The two political forces that were the major protagonists of the most important political movement in Europe over the last ten years, the Catalan independence process, are today fighting like cat and mouse, each taking advantage of the slightest opening they can find to pour vitriol on each other. They do not behave as adversaries but as enemies, leaving in their wake a trail of tension and animosity, which will undoubtedly be difficult to repair in the immediate future. Among the major pro-independence parties, there is no looking forward to the municipal elections of May 28th with any will to reach agreement, but rather with the idea that the fewer mayoralties won by the rival party, the better.

And the most newsworthy aspect, although not the most surprising, is that both ERC and Junts are comfortable in this position of adversaries. It can be said quite clearly that the hawks have won over the doves. There are two cases that illustrate this situation: on the part of ERC, the aggressive way in which it has approached the case of Laura Borràs from the beginning. And on the part of Junts, the fact of leaving Aragonès on his own every time he has needed his former partners for an important vote in Parliament.
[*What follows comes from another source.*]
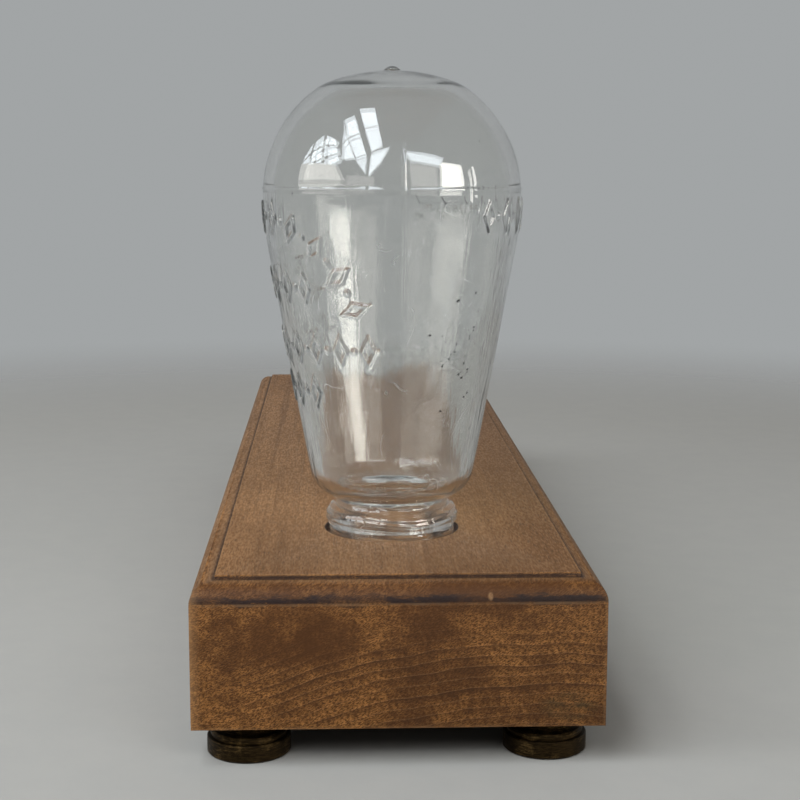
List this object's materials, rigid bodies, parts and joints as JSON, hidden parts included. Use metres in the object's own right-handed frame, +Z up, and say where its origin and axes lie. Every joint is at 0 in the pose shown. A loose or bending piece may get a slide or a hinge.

I have said for almost a year that Borràs should be removed from the position of speaker of the Catalan Parliament, and from the Junts presidency, because of the irregularities she has committed. The sentence of the Catalan High Court is a barbarity, especially given that, in the case of a trial of a political leader, it is the court itself that is requesting that the mechanism of a pardon be used to reduce the sentence from four and a half to two years in prison. And this, when irregularities in the splitting of contracts are, as is well-known, not an exception but a fairly frequent practice. Just why justice doesn't step into this issue is altogether another issue. But, I repeat, Borràs should have left both positions for the good of Junts, which would have been the normal thing to do for a someone who had been a member of a political party for many years.

Another matter altogether is for ERC to take advantage of the Borràs case to take pot-shots at Junts, accusing the party of not having ended corruption and having changed its acronyms but not its ways of doing things. Because it is clear that the current Junts is the same party with which ERC shared the government and those accusations were not heard then. If a few years ago it was said that the spaces of Junts and ERC were doomed to reach an understanding with each other, and they did so from 2012 to 2022, even to the point of a joint electoral candidacy, Junts pel Sí, Together for Yes, in 2015, it is likely that they are very far from allowing that to happen again in the future. Much further away than you might think today.